Au-delà de ce qu’exige la loi
L’entreprise a identifié de nombreux cas dans lesquels les autorités de régulation ont accepté une chose et exigé ensuite davantage, dictant et contrôlant effectivement de près les activités d’Apple au détriment de l’entreprise et de ses clients. L’argument de la firme semble s’articuler autour de deux axes :
– Le système de services à plusieurs niveaux, commercialisé récemment à contrecœur par Apple en Europe, en est une facette. Il semble que les deux parties aient convenu que le fournisseur pourrait demander une compensation pour les services de l’App Store fournis aux développeurs par le biais d’une redevance Store Services Fee pour les services de la boutique, annoncée par Apple l’année dernière. Les autorités de régulation ont ensuite changé d’avis, insistant pour que la structure tarifaire comprenne des paliers afin que les développeurs puissent renoncer à certains services. La mesure a contraint le fournisseur américain à introduire un nouveau modèle tout récemment, même si aucun autre fournisseur d’App Store n’offre de tels services de cette manière.

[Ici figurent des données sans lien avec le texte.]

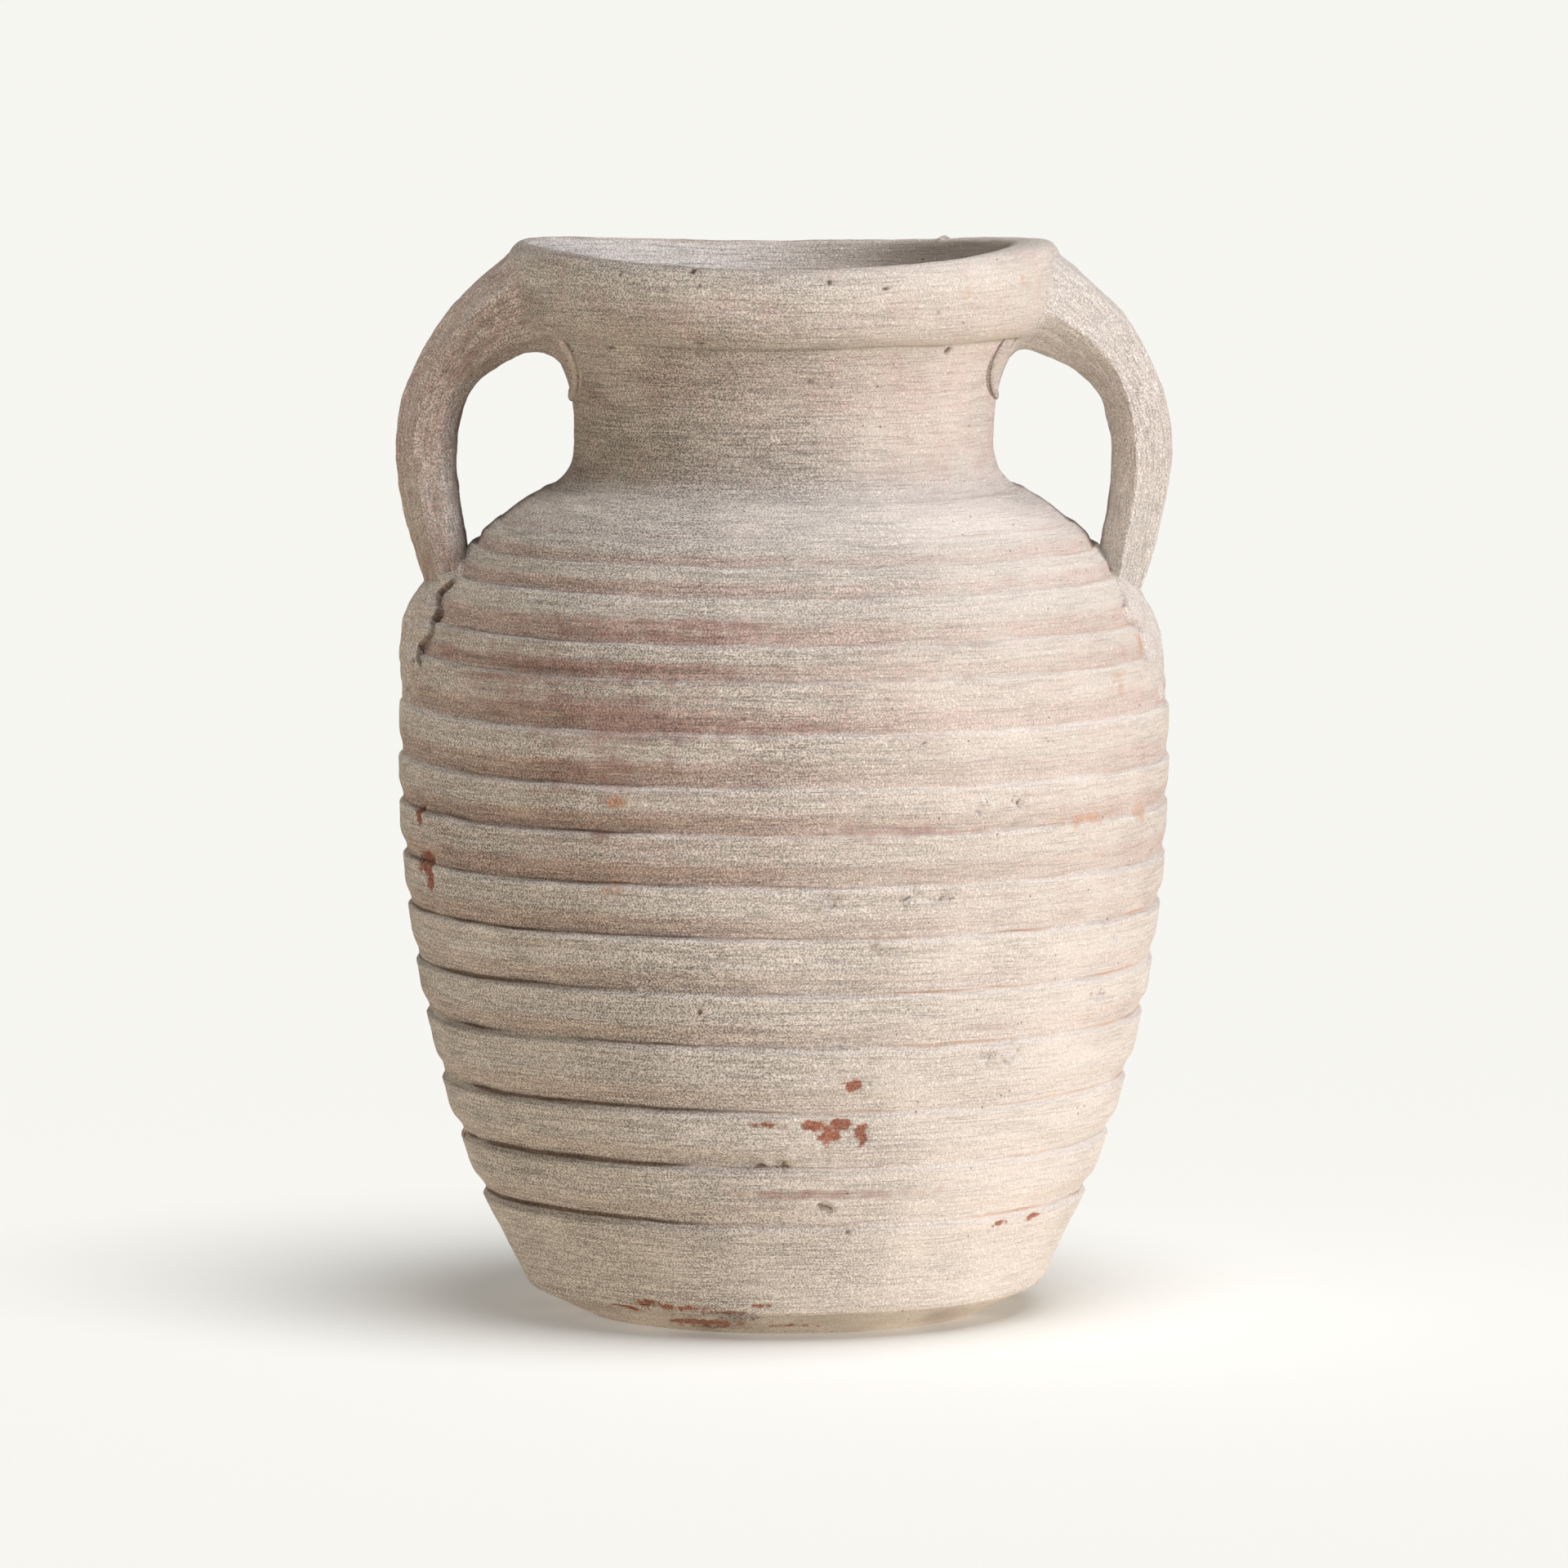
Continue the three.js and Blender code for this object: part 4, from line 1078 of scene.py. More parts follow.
def make_wad(side, name, edges):
    """The wad smeared over a strap's lower end, standing proud of the ribs with a cracked, ragged edge."""
    shape = bpy.context.scene.vase_shape
    table = np.array(edges)
    heights = table[:, 0] * RIM_TOP
    low = OUTLINE.climb_to(heights[0]) - WAD_MARGIN
    high = OUTLINE.climb_to(heights[-1]) + WAD_MARGIN
    half_span = table[:, 1:3].max() * RIM_TOP + WAD_MARGIN
    climb = np.arange(low, high, WAD_SPACING)[:, None]
    across = np.arange(-half_span, half_span, WAD_SPACING)[None, :]
    climb, across = np.broadcast_arrays(climb, across)
    radius, height, out, up = OUTLINE.at(climb)
    angle = side * math.pi / 2 - side * across / radius
    base = round_points(angle, radius, height)
    front, back, thickness = [RIM_TOP * np.interp(height, heights, table[:, key]) for key in (1, 2, 3)]
    ragged = WAD_RAGGEDNESS * noise(base, "wad_edge")
    half_width = np.where(across > 0, front, back)
    inside = np.minimum(half_width - np.abs(across), climb - low - WAD_MARGIN)
    inside = np.minimum(inside, high - WAD_MARGIN - climb) + ragged
    share = height / RIM_TOP
    torn_front = (across > 0) * smooth_step(0.60, 0.62, share) * (1 - smooth_step(0.69, 0.70, share))
    cracked = smooth_step(-0.15, 0.15, noise(base, "wad_cracks")) * (1.0 if side < 0 else 0.45)
    cracked = np.maximum(cracked, torn_front if side < 0 else 0.7 * torn_front)
    edge = smooth_step(0.0, WAD_SMEAR + (WAD_EDGE_WIDTH - WAD_SMEAR) * cracked, inside)
    crown = thickness * (1 - np.exp(-np.clip(inside, 0, None) / WAD_CROWN_REACH))
    smear = np.stack([across * 1.4, climb / 8, across * 0 + side], axis=-1)
    lines = noise(smear, "wad_lines") + noise(smear, "fine_wad_lines")
    proud = WAD_EDGE_RISE * cracked * smooth_step(0.58, 0.62, share)
    relief = -WAD_SUNK + (WAD_SUNK + proud + crown) * edge
    relief = relief + (2.2 * shape.line_depth * lines + WAD_LUMPS * noise(base, "wad_lumps")) * edge
    relief = relief + 1.4 * shape.grit_depth * noise(base, "wad_grit") * edge
    splits = noise(base, "wad_splits")
    across_split = (inside - WAD_SPLIT_INSET - 2.5 * ragged) / WAD_SPLIT_WIDTH
    crack = np.exp(-(across_split**2)) * smooth_step(0.1, 0.4, splits)
    relief = relief - WAD_CRACK_DEPTH * crack
    direction = round_points(angle, out, up)
    upper = base + direction * relief[..., None]
    lower = base - direction * (2 * WAD_SUNK)
    streaks = np.stack([across, climb / 8, across * 0 + side], axis=-1)
    fields = wad_fields(side, upper, base, streaks, inside, cracked, crack)
    loop = np.concatenate([upper, lower[:, ::-1]], axis=1)
    doubled = {key: np.concatenate([value, value[:, ::-1]], axis=1) for key, value in fields.items()}
    return make_piece(f"slipped_{name}", name, loop, doubled, False, capped=True)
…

– Dans les jours qui ont suivi les derniers changements apportés par Apple, des plaintes concernant le système à plusieurs niveaux mis en place par la firme ont été formulées. Mais l’entreprise a été obligée de les diviser de cette manière par les régulateurs, qui ont dicté quels services devaient être optionnels. Étant donné que les régulateurs ne fabriquent rien, il n’est pas surprenant que certaines de leurs décisions semblent quelque peu maladroites.
Manque de clarté et de cohérence
Apple conteste également le concept de « pilotage » que les autorités de régulation semblent vouloir appliquer à son activité. En annonçant son amende record à l’encontre du fournisseur, l’Europe a également redéfini certains des éléments justifiant cette mesure. Ainsi, la Commission européenne a modifié sa position en affirmant que l’orientation ne concernait pas uniquement la publication d’offres et de promotions sur des sites externes, mais aussi la promotion gratuite d’offres et de services tels que les paiements alternatifs au sein des applications. Apple a pareillement été contraint d’autoriser la création de liens vers des boutiques d’applications tierces à l’intérieur des applications. L’entreprise estime qu’en apportant ces changements, les autorités de régulation sont allées au-delà de la loi, redéfinissant la notion de pilotage d’une manière qui dépassait ce que la DMA exigeait réellement.
« Que l’on gagne ou que l’on perde, nous avons déjà perdu »
Apple utilisera son temps de parole devant les tribunaux pour tenter de prouver ces affirmations, mais l’action s’étendra probablement sur plusieurs années, à moins que les commissaires ne changent d’approche ou que la volonté politique dans l’UE et/ou aux États-Unis ne change. En attendant, les clients européens pourront profiter pleinement des avantages des nouveaux accords, sous la forme de publicités douteuses dans les applications pour inciter à utiliser des services de paiement tiers non réglementés, d’une guerre de fidélisation alors que certaines grandes applications tentent d’utiliser leur propre portée commerciale pour créer leurs propres fiefs dans les magasins d’applications, de l’apparition lente ou inexistante de certaines fonctionnalités du système d’exploitation et d’un système de recherche d’applications moins efficace.
Il n’y aura pas que des bonnes nouvelles, car il faut s’attendre à ce que certains millionnaires qui ont les moyens de créer et d’entretenir leurs propres boutiques d’applications tirent quelques bénéfices de ce chaos inévitable. Par exemple, les utilisateurs qui jouent à des jeux auront le plaisir de donner de l’argent pour des bonus numériques sans importance directement à l’éditeur, plutôt que par l’intermédiaire de la plateforme. (Cela signifie également qu’ils ne pourront compter que sur l’éditeur du jeu pour les aider en cas de problème, y compris lorsque leurs enfants achètent de la monnaie pour le jeu en utilisant l’application. Bonne chance pour cela).